Ethnicity and Religion are perhaps the most obvious elements through which people distinguish themselves from each other. They are not the only ones, and sometimes elements such as caste and class become even more important in the emergence of reasons to limit association with others.

Fortunately we in Sri Lanka do not have too much experience of this, though we should constantly be aware that the phenomenon exists, and needs to be guarded against. What we do have, which keeps people apart even where there is the utmost goodwill, is barriers created by language. Sri Lanka is perhaps the only country in the world where those who have school leaving qualifications are not required to know a second language. The result is that many of our people are trapped in a monolingualism that stops them communicating, and hence associating, with others.

It was language that first led to the ethnic tensions that later erupted in terrorist activities. At the same time we should not forget that the only major crisis government faced between the communal violence of 1958 and its re-emergence 19 years later was because of caste and class resentments. The JVP insurrection of 1971 was about many youngsters who shared religion and ethnicity and language with those in power feeling that only violent revolution would resolve their problems. And though the JVP violence of the late eighties had wider political reasons, the areas in which the movement was strongest suggest continuing perceptions of caste and class discrimination.

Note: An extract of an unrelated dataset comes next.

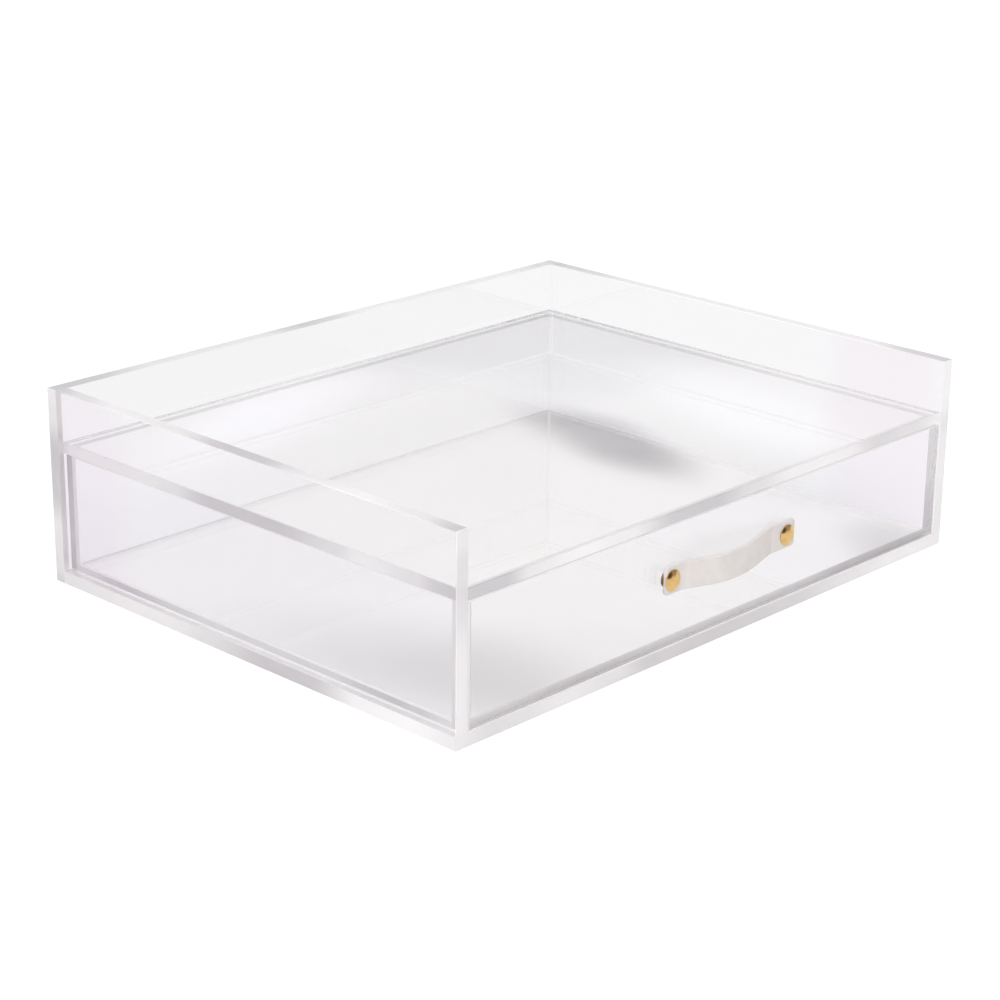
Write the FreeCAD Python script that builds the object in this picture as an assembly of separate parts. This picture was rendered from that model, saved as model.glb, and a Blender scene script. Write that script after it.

To return to the language problems, they arose because Tamils felt that they had been reduced to second class status when Sinhala was made the only official language, through an Act that simply asserted this, without making clear how it was to be implemented in practice. That would have required explaining how those who did not know Sinhala would function, and clearly those who drafted the Act did not expect that it meant that those who did not know Sinhala would be rendered dysfunctional. But their carelessness and their callousness meant that nothing was spelled out, and the result was that an obviously unfair measure led to – and was used for the purpose of exacerbating – ethnic tensions.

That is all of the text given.